Problem statement.
Copy out every line of the data exactly.

─── Collected data ───

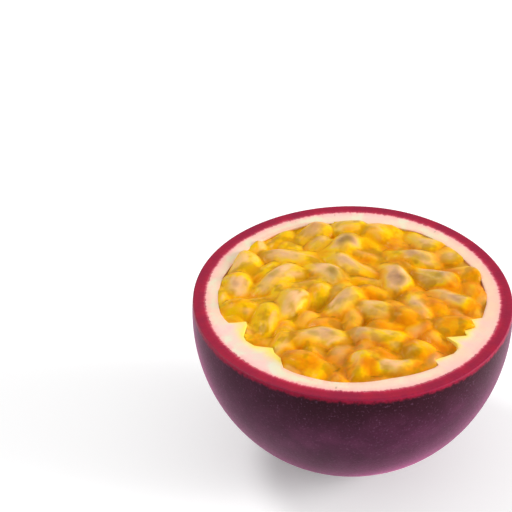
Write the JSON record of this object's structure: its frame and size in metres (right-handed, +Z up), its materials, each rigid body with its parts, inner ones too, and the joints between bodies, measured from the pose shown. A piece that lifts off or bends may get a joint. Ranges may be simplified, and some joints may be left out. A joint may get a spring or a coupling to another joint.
{
  "type": "passion fruit half",
  "caption": "Half of a purple passion fruit, cut across, with a round skin-and-pith peel filled to its cut face with seed sacs.",
  "frame": {"origin": "where the half rests, under the middle of its cut face", "axes": "+Z up, square to the cut face; -Y towards the viewer of the picture; +X to the viewer's right"},
  "size_m": [0.0564, 0.056, 0.0334],
  "materials": {
    "peel": "satin purple skin, crimson and white where it is cut",
    "pulp": "wet, glossy yellow and orange"
  },
  "bodies": {
    "root": {"peel": "peel", "pulp": "pulp"}
  },
  "joints": []
}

───

Full output.
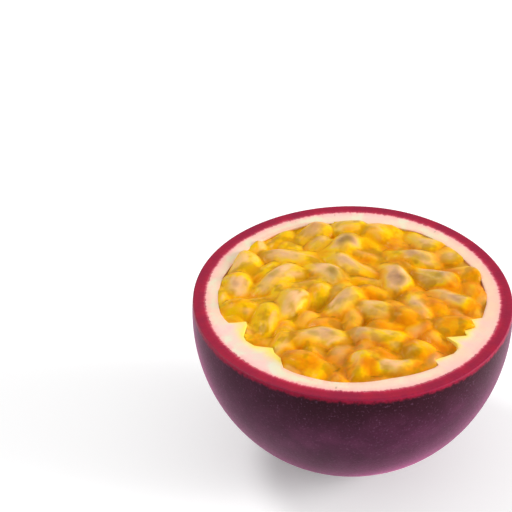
Write the JSON record of this object's structure: its frame and size in metres (right-handed, +Z up), its materials, each rigid body with its parts, inner ones too, and the joints between bodies, measured from the pose shown. A piece that lifts off or bends may get a joint. Ranges may be simplified, and some joints may be left out. A joint may get a spring or a coupling to another joint.
{
  "type": "passion fruit half",
  "caption": "Half of a purple passion fruit, cut across, with a round skin-and-pith peel filled to its cut face with seed sacs.",
  "frame": {"origin": "where the half rests, under the middle of its cut face", "axes": "+Z up, square to the cut face; -Y towards the viewer of the picture; +X to the viewer's right"},
  "size_m": [0.0564, 0.056, 0.0334],
  "materials": {
    "peel": "satin purple skin, crimson and white where it is cut",
    "pulp": "wet, glossy yellow and orange"
  },
  "bodies": {
    "root": {"peel": "peel", "pulp": "pulp"}
  },
  "joints": []
}